One aspect of SONET is that it offers clients a variety of bandwidths. The lowest SONET bandwidth (OC-1) is capable of carrying a DS3 signal, having a 44,736 Mb/s rate, and the SONET standard contemplates higher bandwidths in multiples of OC-1. However, commercial equipment that carries SONET signals over fiber handles only OC-3, OC-12, OC-48, and OC-192 signals. Intermediate rates are generally multiplexed into one of these four signal rates.
Another aspect of SONET is that it can be add/drop multiplexed, meaning that a given channel can be extracted from, or added to, the information signal that is contained in a given wavelength without having to extract all of the other channels that are contained in the information signal, or to reconstitute the information signal.
Still another aspect of SONET is that it carries it's own maintenance information, permitting the provider to offer a guaranteed level of service quality without having to delve into the client's signal per se.
What would be desirable that SONET cannot provide is the ability to transmit client signals that themselves are SONET frames, transparently, and in a bandwidth efficient manner while maintaining the timing integrity of the client SONET signals themselves.
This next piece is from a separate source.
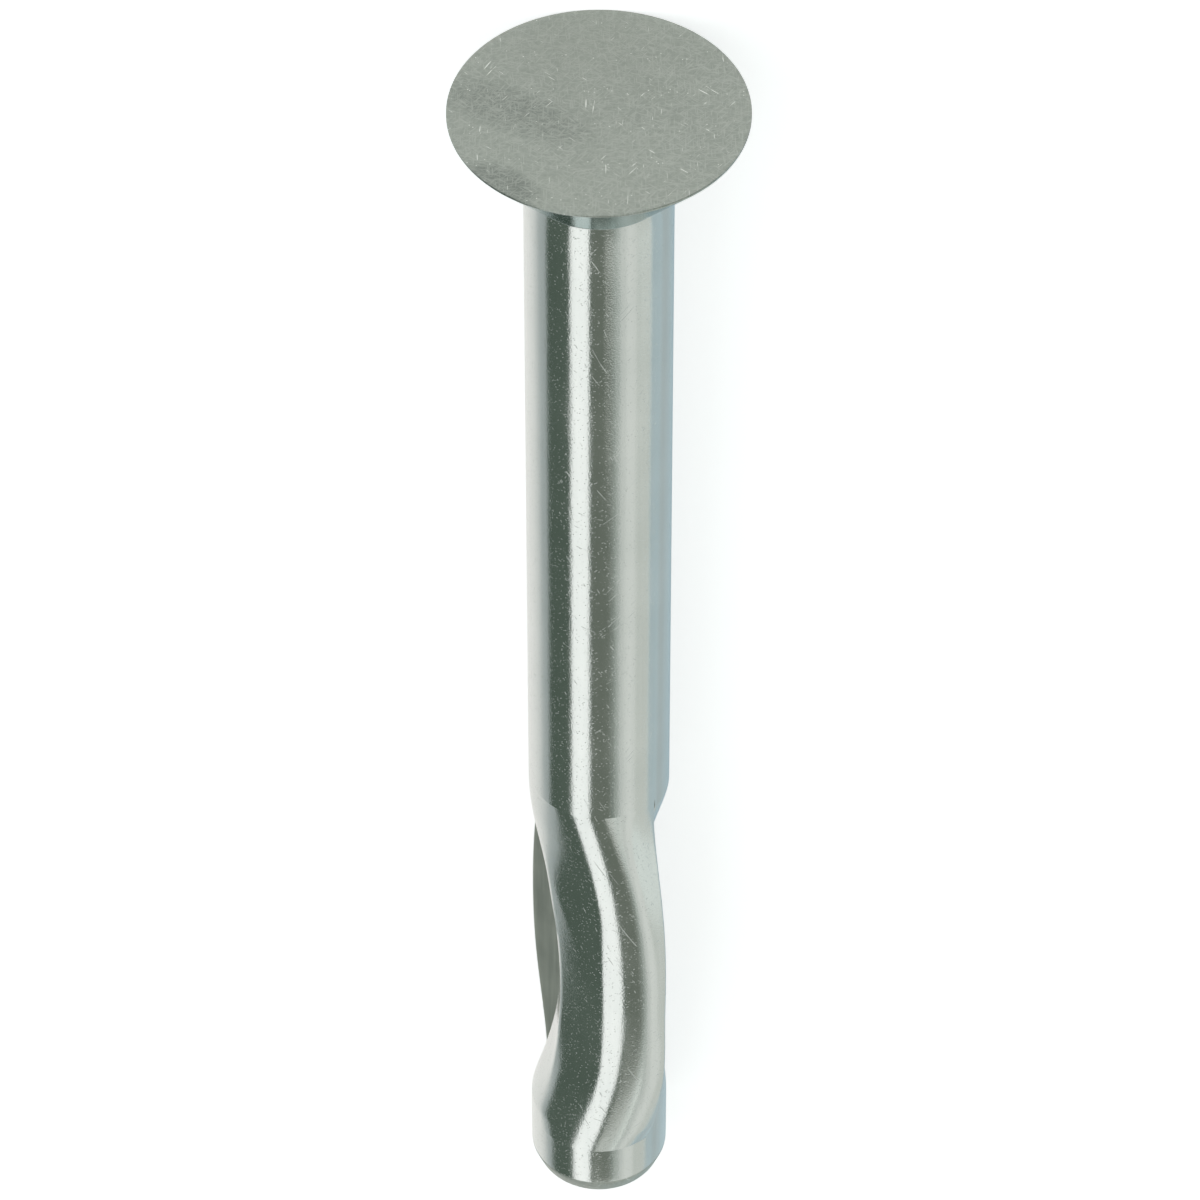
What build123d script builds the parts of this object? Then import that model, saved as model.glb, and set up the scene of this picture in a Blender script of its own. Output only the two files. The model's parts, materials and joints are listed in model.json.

By “transparently” what is meant is that                the offered client's signal (e.g., an OC-3 SONET signal) can be communicated through the network, from an ingress node to an egress node, in a manner that allows the client's signal to be multiplexed onto a fiber with one or more other signals, where the other signals possibly have different bandwidths, or different protocols, and where the other signals may be time-division-multiplexed onto the same wavelength, or onto different wavelengths,        the client's signal can have any desired protocol (i.e., including SONET),        the client's signal can be add/drop multiplexed at any point in the network without requiring add/drop operations on other signals and, correspondingly, add/drop operations need not be undertaken relative to the client's signals when add/drop multiplexing is performed on some other signal on the fiber, and        the provider is able to ascertain quality of service provided to the client without having to look into the client's signal per se.        
As indicated above, SONET fulfills the above transparency requirements, except that it does not allow the client to send a signal that itself follows the SONET protocol while maintaining the timing integrity of the SONET client signal. Clearly, for example, one cannot send an OC-3 SONET client data frame as a unit over an OC-3 SONET frame, because the payload bandwidth of the provider's OC-3 frames is simply not large enough to carry both the payload and the overhead of the client's signal. One possibility that has been studied by Lucent Technologies is to stuff an OC-3 frame into an OC-4 signal. After extensive efforts it was concluded that this proposal was not able to meet the SONET timing standards for the client SONET signal. This is clearly evident in FIG. 5-18(a) of T1X1.3/2002-036 contribution to the T1 Standard Project-T1X1.3. This contribution, titled “Jitter and Wander Accumulation for SONET/SDH over SONET/SDJ (SoS) Transport” by Geoffrey Garner, dated Sep. 30, 2002, which is hereby incorporated by reference. Note that all simulation depicted in the aforementioned FIG. 5-18(a) are above the OCN Reference Mask; where the need is to be below this mask.
Separately, the Digital Wrapper standard exists (G.709) that contemplates signals flowing in frames having one of three line rates. The lowest rate (OTU1) carries 20,420 frames/s, and each frame consists of 16,320 bytes that structurally can be viewed as 4 rows and 4080 columns. Sixteen columns are devoted to overhead, 3808 columns are devoted to client payload, and 256 columns are devoted to forward error correction, which results in a payload rate of approximately 2.666 Gb/s. The OTU1 rate can be used to communicate a 2.48832 Gb/s OC-48 SONET signal, as the payload area was sized for that capacity. Equipment exists to terminate a number of SONET signals and, after removing their payload information (SPE), multiplex the individual payloads to form an OC-48 signal, to encapsulate it in an OTU1 digital wrapper, and to modulate the resulting signal onto a chosen wavelength. To date, however, no design exists for channelizing the Digital Wrapper for the many lower rate data services that a telecommunications carrier is called upon to transport, such as the above-mentioned OC-3 signal, i.e., a design that allows one to carry sub-multiples of the OTU1 signal (also termed sub-wavelength channels) using the Digital Wrapper standard.